Along the long room, adults, children, and youths wandered and curiously perused the many art pieces on display.
The space selected, a fourteenth century building, provided a further inspiring element to the event, for its being a very unusual framework for such an experimental expression as the new media art.
As its title suggested, the event focused on "time" as a constant and relevant theme of art.
"The concept of time varies according to culture, and the perception of time according to different persons," the organizers wrote in the presentation. "The expression of time in different visual art forms differs from man to man in different artistic practice."
Curated by professors Chuan Li and Gang Song from Sichuan Fine Arts Institute, the selection of works was indeed the most varied, including multimedia projects, video installations, photographs, oils on canvas, and ink paintings on rice paper.

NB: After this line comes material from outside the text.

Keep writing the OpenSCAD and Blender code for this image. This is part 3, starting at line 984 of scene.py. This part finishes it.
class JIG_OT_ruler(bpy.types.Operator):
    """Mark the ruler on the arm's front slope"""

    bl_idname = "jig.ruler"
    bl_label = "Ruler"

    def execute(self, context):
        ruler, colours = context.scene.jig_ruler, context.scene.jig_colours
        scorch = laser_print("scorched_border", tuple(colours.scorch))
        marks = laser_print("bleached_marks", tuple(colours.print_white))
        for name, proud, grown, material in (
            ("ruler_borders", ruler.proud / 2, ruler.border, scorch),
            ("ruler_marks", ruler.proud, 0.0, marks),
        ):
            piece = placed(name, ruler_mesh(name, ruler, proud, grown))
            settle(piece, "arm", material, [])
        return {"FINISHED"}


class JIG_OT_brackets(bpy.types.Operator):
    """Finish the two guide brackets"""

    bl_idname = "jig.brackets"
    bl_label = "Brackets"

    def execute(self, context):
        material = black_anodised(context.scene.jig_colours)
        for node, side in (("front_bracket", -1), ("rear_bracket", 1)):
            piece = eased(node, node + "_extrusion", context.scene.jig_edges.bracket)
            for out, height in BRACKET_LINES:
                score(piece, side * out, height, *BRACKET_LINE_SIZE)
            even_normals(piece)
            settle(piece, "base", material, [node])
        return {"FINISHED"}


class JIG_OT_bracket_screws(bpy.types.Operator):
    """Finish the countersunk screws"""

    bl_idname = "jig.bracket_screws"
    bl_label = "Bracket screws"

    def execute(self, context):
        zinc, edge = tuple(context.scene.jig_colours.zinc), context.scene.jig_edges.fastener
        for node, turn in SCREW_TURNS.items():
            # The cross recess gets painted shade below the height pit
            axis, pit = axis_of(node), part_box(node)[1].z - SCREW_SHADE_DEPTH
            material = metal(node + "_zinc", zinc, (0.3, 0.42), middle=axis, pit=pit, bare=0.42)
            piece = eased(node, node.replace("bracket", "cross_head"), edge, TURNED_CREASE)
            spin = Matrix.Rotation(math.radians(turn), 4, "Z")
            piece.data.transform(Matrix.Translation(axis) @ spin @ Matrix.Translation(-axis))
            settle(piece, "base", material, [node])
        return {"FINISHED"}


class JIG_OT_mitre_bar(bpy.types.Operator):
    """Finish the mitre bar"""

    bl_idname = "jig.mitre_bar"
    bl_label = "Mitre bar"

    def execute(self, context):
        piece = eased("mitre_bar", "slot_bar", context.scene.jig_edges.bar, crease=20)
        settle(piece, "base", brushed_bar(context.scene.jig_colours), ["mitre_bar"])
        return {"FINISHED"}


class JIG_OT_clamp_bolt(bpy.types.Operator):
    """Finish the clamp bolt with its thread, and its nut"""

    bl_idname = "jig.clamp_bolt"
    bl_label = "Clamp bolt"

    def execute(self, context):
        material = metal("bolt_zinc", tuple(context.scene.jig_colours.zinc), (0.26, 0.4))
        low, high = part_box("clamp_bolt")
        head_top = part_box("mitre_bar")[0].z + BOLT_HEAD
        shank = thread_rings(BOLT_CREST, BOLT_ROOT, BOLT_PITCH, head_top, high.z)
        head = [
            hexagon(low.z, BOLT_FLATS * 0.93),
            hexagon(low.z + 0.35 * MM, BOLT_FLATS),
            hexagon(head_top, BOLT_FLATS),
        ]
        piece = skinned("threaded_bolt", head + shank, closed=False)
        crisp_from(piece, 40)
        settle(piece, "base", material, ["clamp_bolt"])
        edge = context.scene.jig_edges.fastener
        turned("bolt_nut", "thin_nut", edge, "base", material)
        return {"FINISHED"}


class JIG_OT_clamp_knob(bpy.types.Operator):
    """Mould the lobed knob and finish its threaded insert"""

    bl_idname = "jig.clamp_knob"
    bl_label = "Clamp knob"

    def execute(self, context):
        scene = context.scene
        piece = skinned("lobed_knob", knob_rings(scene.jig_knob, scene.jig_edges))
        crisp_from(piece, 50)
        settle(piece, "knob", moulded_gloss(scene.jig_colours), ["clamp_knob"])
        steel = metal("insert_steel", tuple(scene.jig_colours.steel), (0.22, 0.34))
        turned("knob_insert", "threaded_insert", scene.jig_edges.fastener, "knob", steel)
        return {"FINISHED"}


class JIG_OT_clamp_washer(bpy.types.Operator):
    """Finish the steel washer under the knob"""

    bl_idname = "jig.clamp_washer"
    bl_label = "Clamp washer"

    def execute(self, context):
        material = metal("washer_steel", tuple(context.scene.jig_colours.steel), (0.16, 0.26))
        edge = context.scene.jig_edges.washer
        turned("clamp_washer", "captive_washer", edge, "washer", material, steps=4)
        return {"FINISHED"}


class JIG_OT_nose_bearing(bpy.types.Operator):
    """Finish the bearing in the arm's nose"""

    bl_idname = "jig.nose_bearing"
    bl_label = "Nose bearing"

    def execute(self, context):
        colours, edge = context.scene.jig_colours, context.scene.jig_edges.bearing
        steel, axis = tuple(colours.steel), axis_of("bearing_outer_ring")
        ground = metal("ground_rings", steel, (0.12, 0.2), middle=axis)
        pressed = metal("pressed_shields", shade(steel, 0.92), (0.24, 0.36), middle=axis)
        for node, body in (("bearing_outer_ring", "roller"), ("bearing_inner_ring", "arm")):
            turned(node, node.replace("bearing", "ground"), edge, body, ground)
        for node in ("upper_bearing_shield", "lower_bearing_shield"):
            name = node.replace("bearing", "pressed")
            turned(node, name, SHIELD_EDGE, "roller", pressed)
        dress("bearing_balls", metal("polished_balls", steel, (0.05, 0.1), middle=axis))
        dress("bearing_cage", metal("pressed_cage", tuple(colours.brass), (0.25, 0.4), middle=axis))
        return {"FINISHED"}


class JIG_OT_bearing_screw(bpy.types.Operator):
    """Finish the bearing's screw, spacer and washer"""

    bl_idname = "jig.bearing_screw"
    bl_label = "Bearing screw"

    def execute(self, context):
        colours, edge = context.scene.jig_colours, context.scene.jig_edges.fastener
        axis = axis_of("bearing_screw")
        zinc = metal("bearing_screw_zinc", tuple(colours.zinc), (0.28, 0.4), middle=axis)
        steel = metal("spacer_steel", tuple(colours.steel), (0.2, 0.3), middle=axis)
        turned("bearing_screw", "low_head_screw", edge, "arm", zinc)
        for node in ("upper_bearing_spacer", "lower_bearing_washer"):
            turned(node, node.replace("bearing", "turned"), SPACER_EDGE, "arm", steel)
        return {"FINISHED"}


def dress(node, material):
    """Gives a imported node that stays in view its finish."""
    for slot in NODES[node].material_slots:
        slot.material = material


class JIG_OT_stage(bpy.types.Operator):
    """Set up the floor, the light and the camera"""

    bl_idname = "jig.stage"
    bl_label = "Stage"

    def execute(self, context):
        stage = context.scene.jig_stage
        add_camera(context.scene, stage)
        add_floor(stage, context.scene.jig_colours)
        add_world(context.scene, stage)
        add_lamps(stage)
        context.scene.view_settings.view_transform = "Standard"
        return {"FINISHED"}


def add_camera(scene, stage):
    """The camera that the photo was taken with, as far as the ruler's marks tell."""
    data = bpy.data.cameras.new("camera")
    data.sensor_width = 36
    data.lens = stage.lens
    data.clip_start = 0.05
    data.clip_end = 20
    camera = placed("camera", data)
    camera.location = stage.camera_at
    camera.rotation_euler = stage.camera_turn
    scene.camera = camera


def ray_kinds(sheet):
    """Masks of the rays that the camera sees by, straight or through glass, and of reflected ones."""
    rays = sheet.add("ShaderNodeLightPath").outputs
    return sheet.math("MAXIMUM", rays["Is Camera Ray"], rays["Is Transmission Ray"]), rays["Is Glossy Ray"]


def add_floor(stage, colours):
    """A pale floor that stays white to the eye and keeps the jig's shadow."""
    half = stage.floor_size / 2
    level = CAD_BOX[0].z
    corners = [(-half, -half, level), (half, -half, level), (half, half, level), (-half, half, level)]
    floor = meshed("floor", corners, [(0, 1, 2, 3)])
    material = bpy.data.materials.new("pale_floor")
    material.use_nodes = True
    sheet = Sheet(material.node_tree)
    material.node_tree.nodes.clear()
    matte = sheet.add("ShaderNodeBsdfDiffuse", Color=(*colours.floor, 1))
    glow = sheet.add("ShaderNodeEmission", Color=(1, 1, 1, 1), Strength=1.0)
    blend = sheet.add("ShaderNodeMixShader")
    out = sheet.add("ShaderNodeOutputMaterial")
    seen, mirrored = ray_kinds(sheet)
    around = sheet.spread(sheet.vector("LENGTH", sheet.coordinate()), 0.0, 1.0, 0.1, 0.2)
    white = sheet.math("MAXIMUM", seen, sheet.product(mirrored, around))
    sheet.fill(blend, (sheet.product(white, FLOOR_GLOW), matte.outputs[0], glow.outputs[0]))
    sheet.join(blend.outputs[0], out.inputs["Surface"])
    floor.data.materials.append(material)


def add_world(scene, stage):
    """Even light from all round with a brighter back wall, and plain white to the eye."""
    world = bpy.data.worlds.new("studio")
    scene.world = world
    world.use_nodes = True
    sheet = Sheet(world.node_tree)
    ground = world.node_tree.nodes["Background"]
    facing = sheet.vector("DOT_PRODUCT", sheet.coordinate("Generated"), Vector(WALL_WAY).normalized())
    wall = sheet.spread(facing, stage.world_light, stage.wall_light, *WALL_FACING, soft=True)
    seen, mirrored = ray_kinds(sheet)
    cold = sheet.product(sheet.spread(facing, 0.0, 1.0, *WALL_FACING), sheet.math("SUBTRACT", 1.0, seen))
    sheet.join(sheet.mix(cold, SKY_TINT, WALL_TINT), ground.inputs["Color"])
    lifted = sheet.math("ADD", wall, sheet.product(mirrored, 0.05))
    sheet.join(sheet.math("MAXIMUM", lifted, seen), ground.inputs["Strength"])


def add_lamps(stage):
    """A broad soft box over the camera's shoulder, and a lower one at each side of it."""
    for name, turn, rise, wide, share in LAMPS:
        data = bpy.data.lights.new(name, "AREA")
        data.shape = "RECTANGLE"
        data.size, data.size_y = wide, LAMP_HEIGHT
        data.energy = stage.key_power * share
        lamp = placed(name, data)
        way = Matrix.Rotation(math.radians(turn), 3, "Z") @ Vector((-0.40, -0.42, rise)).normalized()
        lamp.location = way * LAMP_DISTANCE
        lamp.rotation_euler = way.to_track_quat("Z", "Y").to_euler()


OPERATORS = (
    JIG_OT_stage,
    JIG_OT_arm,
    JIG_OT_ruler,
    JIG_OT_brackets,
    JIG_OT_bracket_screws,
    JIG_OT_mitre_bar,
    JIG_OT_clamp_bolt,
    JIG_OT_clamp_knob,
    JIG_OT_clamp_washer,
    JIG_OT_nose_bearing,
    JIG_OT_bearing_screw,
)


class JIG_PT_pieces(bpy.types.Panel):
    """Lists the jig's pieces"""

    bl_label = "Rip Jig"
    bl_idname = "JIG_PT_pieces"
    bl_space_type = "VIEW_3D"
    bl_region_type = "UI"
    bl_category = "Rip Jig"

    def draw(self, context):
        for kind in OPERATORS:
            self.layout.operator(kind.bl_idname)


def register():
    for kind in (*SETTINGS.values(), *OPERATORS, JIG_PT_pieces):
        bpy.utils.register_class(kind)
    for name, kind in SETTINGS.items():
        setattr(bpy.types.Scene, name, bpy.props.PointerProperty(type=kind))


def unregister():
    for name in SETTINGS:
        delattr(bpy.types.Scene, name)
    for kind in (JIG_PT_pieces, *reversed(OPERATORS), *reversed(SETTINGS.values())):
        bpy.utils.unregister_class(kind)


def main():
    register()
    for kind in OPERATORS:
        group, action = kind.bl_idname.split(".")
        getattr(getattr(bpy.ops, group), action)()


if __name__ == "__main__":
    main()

"The exhibition is comprised of two parts," Song told Xinhua. "One includes works dealing with major events concerning Chinese society nowadays, while the second is more focused on art pieces blending the Chinese traditional (figurative) art and modern art," the curator explained.
The exhibit was organized by China-Europe cultural association and "Angeli in Volo" non-profit group (both Rome-based), under the supervision of president of Sichuan Fine Arts Institute Pang Maokun.

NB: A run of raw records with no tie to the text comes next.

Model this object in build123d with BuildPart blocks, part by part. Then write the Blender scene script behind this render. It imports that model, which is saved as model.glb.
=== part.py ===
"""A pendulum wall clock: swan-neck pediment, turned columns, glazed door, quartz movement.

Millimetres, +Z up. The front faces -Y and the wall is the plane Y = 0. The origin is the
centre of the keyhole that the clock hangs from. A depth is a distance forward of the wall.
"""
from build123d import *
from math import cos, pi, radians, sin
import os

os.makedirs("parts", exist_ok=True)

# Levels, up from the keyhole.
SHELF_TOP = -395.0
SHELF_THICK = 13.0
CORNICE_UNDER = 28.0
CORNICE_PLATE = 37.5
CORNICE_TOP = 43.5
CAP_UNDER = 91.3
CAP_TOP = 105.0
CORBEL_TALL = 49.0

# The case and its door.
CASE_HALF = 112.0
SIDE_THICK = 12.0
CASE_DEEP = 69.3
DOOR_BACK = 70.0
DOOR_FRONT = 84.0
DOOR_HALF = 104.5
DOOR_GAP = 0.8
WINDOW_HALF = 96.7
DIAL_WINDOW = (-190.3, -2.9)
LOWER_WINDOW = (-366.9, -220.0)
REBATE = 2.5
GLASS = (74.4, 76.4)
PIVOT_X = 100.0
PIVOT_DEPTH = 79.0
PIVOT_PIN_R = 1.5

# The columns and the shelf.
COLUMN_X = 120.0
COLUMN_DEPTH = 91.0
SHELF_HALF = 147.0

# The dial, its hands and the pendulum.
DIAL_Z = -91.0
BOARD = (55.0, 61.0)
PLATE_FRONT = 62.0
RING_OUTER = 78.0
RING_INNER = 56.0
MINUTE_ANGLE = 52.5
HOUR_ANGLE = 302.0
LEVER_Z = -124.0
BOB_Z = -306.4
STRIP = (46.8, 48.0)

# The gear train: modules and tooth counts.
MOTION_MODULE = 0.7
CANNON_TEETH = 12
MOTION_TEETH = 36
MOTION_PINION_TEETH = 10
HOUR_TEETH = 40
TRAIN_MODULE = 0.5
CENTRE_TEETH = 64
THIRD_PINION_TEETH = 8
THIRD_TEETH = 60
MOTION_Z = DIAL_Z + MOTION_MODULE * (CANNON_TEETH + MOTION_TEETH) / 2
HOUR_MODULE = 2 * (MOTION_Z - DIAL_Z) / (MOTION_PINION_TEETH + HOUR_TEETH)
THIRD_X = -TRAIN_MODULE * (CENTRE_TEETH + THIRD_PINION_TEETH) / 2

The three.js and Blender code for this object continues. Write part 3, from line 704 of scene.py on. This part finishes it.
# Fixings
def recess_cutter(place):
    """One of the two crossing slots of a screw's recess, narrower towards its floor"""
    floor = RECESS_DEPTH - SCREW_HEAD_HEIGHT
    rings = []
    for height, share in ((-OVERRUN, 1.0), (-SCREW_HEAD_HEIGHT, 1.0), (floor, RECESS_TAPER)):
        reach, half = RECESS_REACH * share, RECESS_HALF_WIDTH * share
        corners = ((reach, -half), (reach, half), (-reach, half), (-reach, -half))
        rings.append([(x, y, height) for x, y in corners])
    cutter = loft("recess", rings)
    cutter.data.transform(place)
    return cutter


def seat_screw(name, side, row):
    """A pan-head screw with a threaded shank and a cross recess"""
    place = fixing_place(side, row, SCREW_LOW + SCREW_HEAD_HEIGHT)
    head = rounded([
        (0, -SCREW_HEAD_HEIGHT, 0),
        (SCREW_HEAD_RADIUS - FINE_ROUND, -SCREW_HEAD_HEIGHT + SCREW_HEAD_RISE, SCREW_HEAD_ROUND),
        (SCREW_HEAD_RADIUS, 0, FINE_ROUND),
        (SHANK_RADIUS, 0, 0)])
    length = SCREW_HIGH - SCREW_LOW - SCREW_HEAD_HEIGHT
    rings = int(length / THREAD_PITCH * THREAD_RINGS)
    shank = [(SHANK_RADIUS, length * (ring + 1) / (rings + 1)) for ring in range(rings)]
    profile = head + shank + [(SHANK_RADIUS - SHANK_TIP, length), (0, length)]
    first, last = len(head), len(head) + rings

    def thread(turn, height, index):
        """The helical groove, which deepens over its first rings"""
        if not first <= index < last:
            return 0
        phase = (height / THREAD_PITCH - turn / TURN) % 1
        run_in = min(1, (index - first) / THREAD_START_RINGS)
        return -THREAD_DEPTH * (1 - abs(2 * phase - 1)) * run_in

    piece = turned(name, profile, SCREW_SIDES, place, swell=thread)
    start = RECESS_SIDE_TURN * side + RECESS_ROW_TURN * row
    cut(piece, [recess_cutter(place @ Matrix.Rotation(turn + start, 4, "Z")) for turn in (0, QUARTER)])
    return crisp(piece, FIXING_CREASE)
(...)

It also comprised works by other accomplished Chinese artists who are well known internationally, such as Qiu Zhijie, chief curator of the last edition of Shanghai Biennale in 2016, and of the Chinese Pavilion at Italy's Venice Biennale this year.

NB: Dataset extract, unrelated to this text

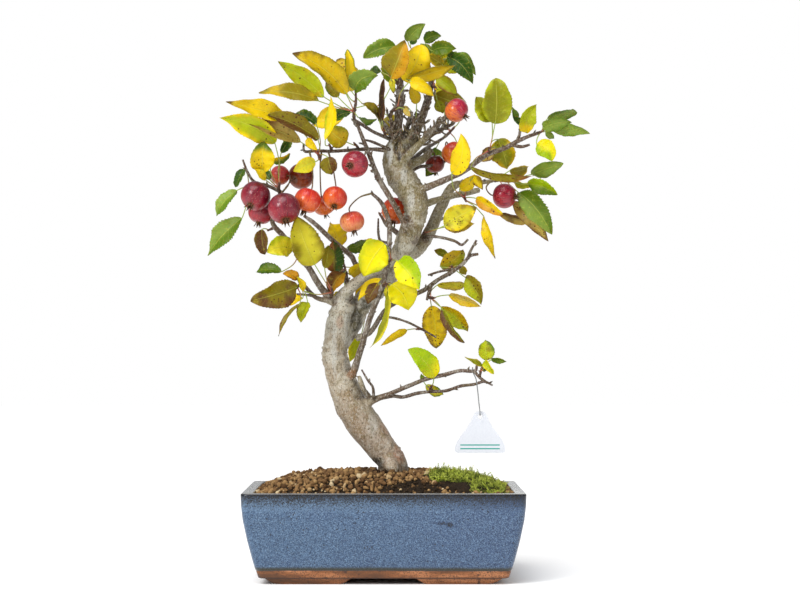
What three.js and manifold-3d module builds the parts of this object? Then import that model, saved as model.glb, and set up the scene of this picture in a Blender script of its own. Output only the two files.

Besides its inherent artistic value, the event was also marked by a broader aim: building a further intercultural bridge between Italy and China.
The location selected for the exhibit -- the Celio neighborhood, which hosts Rome's Colosseum -- was in fact not randomly chosen. As local authorities pointed out, this is in fact the area where the Chinese community of Rome -- about 23,700 people, according to the 2017 census -- has long settled down.
"Our borough is interested in boosting such cultural exchanges, because we are one of the most multicultural areas in Rome," councillor Daniela Spinaci said at a debate following the opening.
"Such initiatives would benefit Italy overall, considering the process of transformation our own society is going through," the official added.